Administrative Procedure:  Res Judicata to Bar Second Action
Elhanise, Inc. v. Ohio Liquor Control Comm.10th Dist. Franklin No. 13AP-937, 2014-Ohio-2243.
Res judicata does not bar agency’s proposed denial of application for license renewal after having already brought an action to revoke the license based on the same charges.
 
Administrative Procedure:  Hearing Evidence—past acts
Suburban Inn, Inc. v. Ohio Liquor Control Comm., 10th Dist. Franklin No. 13AP-811, 2014-Ohio-4355.
Acts committed prior to the license year that is the subject of the administrative disciplinary action may be considered in combination with more recent acts to show a course or pattern of conduct which was of a continuing nature.

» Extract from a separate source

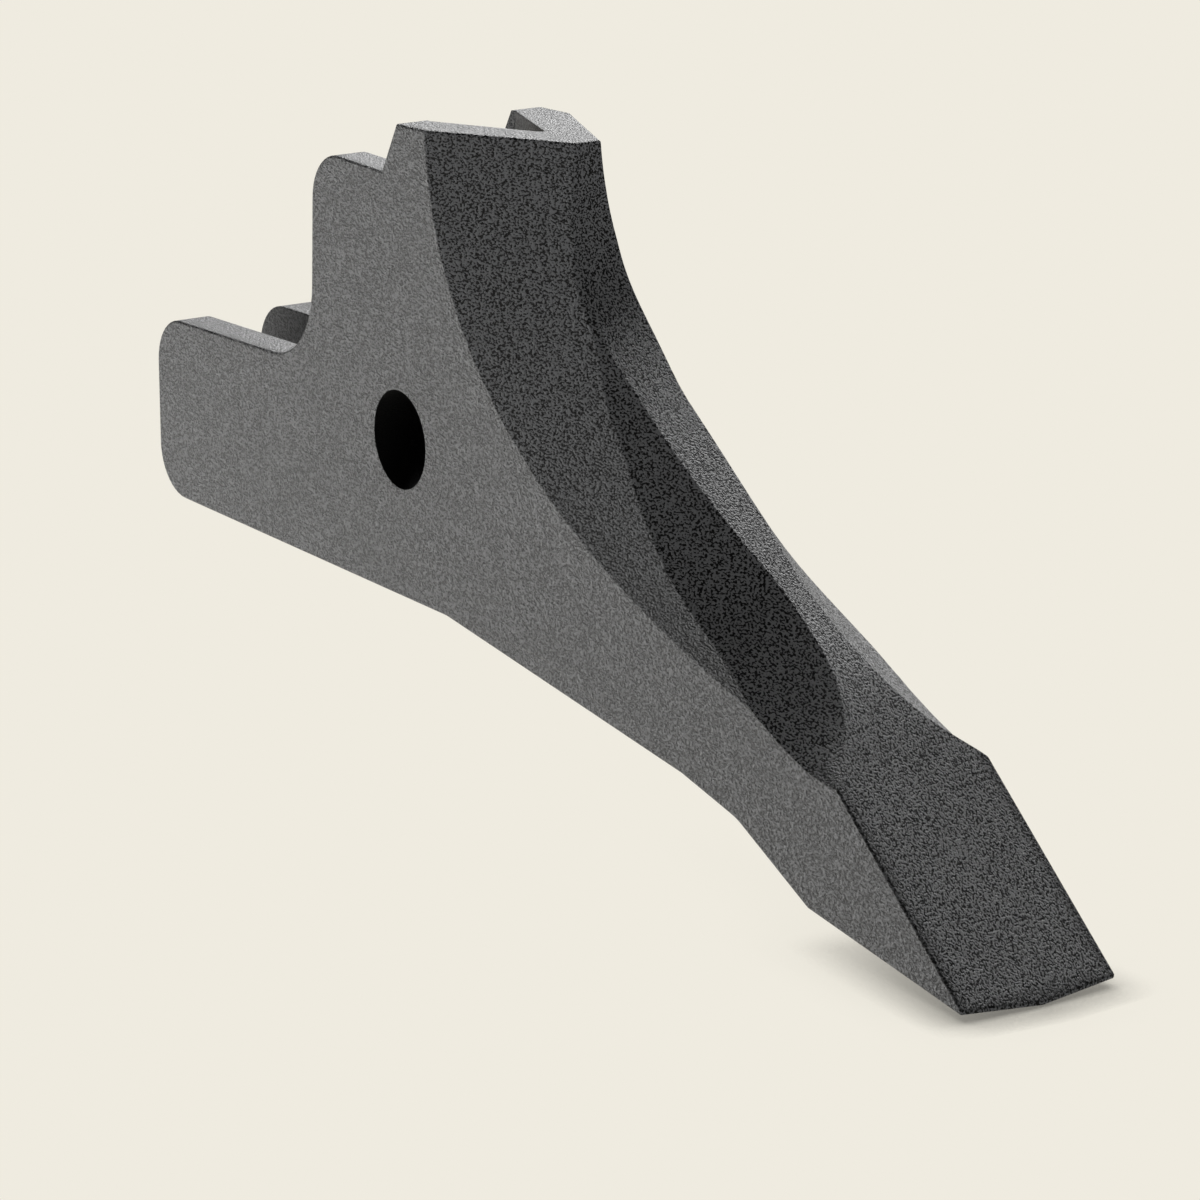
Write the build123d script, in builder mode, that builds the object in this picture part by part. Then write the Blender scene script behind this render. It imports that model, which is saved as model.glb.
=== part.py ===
from build123d import *
import os
from math import radians, sqrt, tan

# Ripper shank tooth: one steel casting whose two cheeks straddle a shank plate.
# Origin on the pin bore's axis at mid width, +X towards the cutting edge, +Z up, millimetres.

# over both cheeks, and the pocket between them, widest at the crown
width = 60.0
gap = 35.0
pocket_draft = 1.0
bore_diameter = 36.0

# cheek outline behind the bore
rear_reach = 186.1
base_drop = 58.2
base_pitch = 0.71
tab_rise = 9.2
tab_pitch = 2.44
tab_corner_radius = 19.0
block_rear = 60.7
block_lean = 2.5
throat_radius = 32.0
shoulder_height = 95.6
shoulder_radius = 19.0
riser_foot = 10.7
crown_rear = -0.1
crown_height = 114.3
crown_pitch = 2.58

# front curve: from the nose down to the chisel, then straight to the cutting edge
nose_reach = 78.3
nose_pull = 53.7
chisel_start_x = 226.0
chisel_start_drop = 22.0
front_slope = 0.56
front_pull = 150.0
shoulder_length = 17.0
tip_reach = 339.0
tip_drop = 106.5
edge_thickness = 1.8
edge_lead = 2.6

# underside
belly_start = 96.9
belly_end = 215.0
belly_drop = 80.3
heel_reach = 256.0
heel_drop = 98.6
keel_depth = 1.7
keel_lead = 14.0
bend_radius = 30.0

# floor block between the cheeks
floor_width = 30.0
floor_height = 12.0
floor_slope = 0.106
floor_rear = 62.6
floor_front = 247.0

# pocket's wedge-shaped front
wedge_start = 2.7
wedge_apex = 51.5
wedge_radius = 1.5

# bevel between the cheek and the front band
cheek_edge_top = 19.3
cheek_edge_end = 218.7
cheek_edge_drop = 39.9
cheek_edge_slope = 0.25
cheek_top_pull = 117.1
cheek_end_pull = 32.7
guide_top = 88.8
guide_top_rise = 20.7
guide_top_pull = 110.5
guide_end = 330.0
guide_end_height = 6.2
guide_slope = 1.2
guide_end_pull = 30.8

# long facet cut along the front band: place along the slope, half width of the band, fall
facet_stations = [
    (-26.0, 7.5, 1.40),
    (-10.0, 8.2, 1.40),
    (6.0, 9.0, 1.40),
    (22.0, 10.0, 1.40),
    (37.0, 10.4, 1.40),
    (48.0, 9.8, 1.38),
    (60.0, 8.9, 1.30),
    (75.0, 8.9, 1.33),
    (92.0, 8.5, 1.33),
    (110.0, 7.7, 1.26),
    (128.0, 6.4, 1.12),
    (146.0, 4.6, 0.92),
    (159.0, 4.5, 0.83),
    (173.0, 5.3, 0.78),
    (188.0, 7.5, 0.80),
    (200.0, 10.9, 0.81),
    (210.0, 15.4, 0.85),
    (220.0, 22.0, 1.00),
    (232.0, 30.6, 2.00),
]

# rounding of the cast edges
edge_radius = 0.85

# cutting shapes: how far they start outside the casting, and how far they run on
clear = 5.0
sweep = 60.0
overlap = 3.0
near = 0.02

half = width / 2
outside = half + clear
base_slope = tan(radians(base_pitch))
tab_slope = tan(radians(tab_pitch))
block_slope = tan(radians(block_lean))
crown_slope = tan(radians(crown_pitch))
floor_level = -base_drop + floor_height


def crown_z(x):
    return crown_height + crown_slope * (x - crown_rear)


def base_z(x):
    return -base_drop + base_slope * x


def pulled(point, direction, amount):
    """The point moved by an amount along a direction."""
    size = sqrt(direction[0] ** 2 + direction[1] ** 2)
    return (point[0] + amount * direction[0] / size, point[1] + amount * direction[1] / size)


def curve_point(points, t):
    """A point of the Bezier curve of any number of poles."""
    while len(points) > 1:
        points = [
            ((1 - t) * a[0] + t * b[0], (1 - t) * a[1] + t * b[1])
            for a, b in zip(points[:-1], points[1:])
        ]
    return points[0]


# foot of the block's leaning rear, on the pitched tops of the tabs
block_bottom = shoulder_height * block_slope + block_rear
foot_z = (tab_rise + tab_slope * (rear_reach - block_bottom)) / (1 - tab_slope * block_slope)
block_foot = (-block_bottom + block_slope * foot_z, foot_z)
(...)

Administrative Procedure:  Judicial Review—standard of review
Adams Quality Heating & Cooling v. Erie Cty. Health Dept.6th Dist. Erie No. E-13-040, 2014-Ohio-2318.
In an appeal taken pursuant to Ohio Revised Code (ORC) Section 2506.01, an agency’s final order was unreasonable when it required the respondent to perform an impossible task in order for the agency to approve the respondent’s registration application.
 
Administrative Procedure:  Judicial Review—presumption of regularity
Cowans v. Ohio State Racing Comm.10th Dist. Franklin No. 13AP-828, 2014-Ohio-1811.
Absent a showing to the contrary, the reviewing court must presume the regularity of the administrative proceedings. When the record is silent as to consideration of the objections, the reviewing court must presume the commission reviewed the objections.

Administrative Procedure:  Attorney Fees
Mr. T’s Heart of Gold and Diamonds, LLC v. Ohio Dept. of Commerce, Div. of Financial Institutions, Franklin CP No. 13CVF-2280 (Oct. 24, 2014).
ORC 119.092 requires that an adjudication hearing have been held for a party to be eligible for attorney fees.  Compensation may be awarded for fees incurred in connection with that adjudication hearing.  When an agency terminates without prejudice a notice of proposed action, there is no prevailing party for purposes of ORC 119.092.
 
Public Records:  Personal Email Addresses
2014 Ohio Atty.Gen.Ops. No. 2014-029.
Syllabus:
  1. Whether personal email addresses that are contained in a public record are themselves public records is a fact-specific inquiry that must be determined on a case-by-case basis.
  2. Personal email addresses that are contained in an email sent by a township fiscal officer that do not document the organization, functions, policies, decisions, procedures, operations, or other activities of the township do not constitute “records,” as defined in ORC 149.011(G), and are not required to be disclosed by ORC 149.43.
  3. To determine whether personal email addresses document the organization, functions, policies, decisions, procedures, operations, or other activities of the township, the township must determine whether disclosure of the email addresses would facilitate the public’s ability to monitor the functions of the township in performing its statutory duties, and whether the township actually used the email addresses in making decisions or in performing its functions.
Open Meetings:  Minutes
State ex rel. Patrick Bros. v. Putnam Cty. Bd. of Commrs.3rd Dist. Putnam No. 12-13-05, 2014-Ohio-2717.
A single paragraph indicating that a meeting occurred is insufficient to let the public understand and appreciate what happened at the meeting and thus violates the minutes requirement of the Open Meetings Act.  Minutes do not include other documents that have not been approved by the public body.
 
Open Meetings:  Notice of Meetings
State ex rel. Patrick Bros. v. Putnam Cty. Bd. of Commrs.3rd Dist. Putnam No. 12-13-05, 2014-Ohio-2717.
County Board of Commissioners’ failure to have a rule establishing a procedure for providing notice of meetings to the public violated the Open Meetings Act.  Providing notice of meetings on a whiteboard in Commissioners’ office that was not readable to the public, constantly updated, and failed to always provide complete information did not provide sufficient advance notice. The failure to have a procedure for members to request notice of meetings and for providing requested notices also violated the Act. Commissioners’ failure to have required rules and procedures required the trial court to issue an order compelling them to comply with the Act.  Resolutions adopted without reasonable notice to the public and without specific notice to those who requested the notice are invalid. 
 
Open Meetings:  Executive Session
Maddox v. Greene Cty. Children Servs. Bd. of Dirs.2d Dist. Greene No. 2013-CA-38, 2014-Ohio-2312.
Preparing for bargaining sessions with employees is a valid reason to enter into executive session, but referencing “upcoming negotiations” is not a proper statutory purpose for executive session.  Similarly, “evaluation of an employee” is not a proper reason pursuant to which a public body may enter into executive session.  An employee’s job performance may be discussed in executive session; prior to entering into executive session, the public body must specify the context in which “job performance will be considered by identifying one of the statutory purposes set forth in ORC 121.22(G). 
 
Open Meetings:  Invalidation of Action
Maddox v. Greene Cty. Children Servs. Bd. of Dirs.2d Dist. Greene No. 2013-CA-38, 2014-Ohio-2312.
A public body’s action taken properly, but resulting from prior deliberations held improperly in executive session, is invalid.  It is not enough that some “new” or “additional” deliberations took place in public.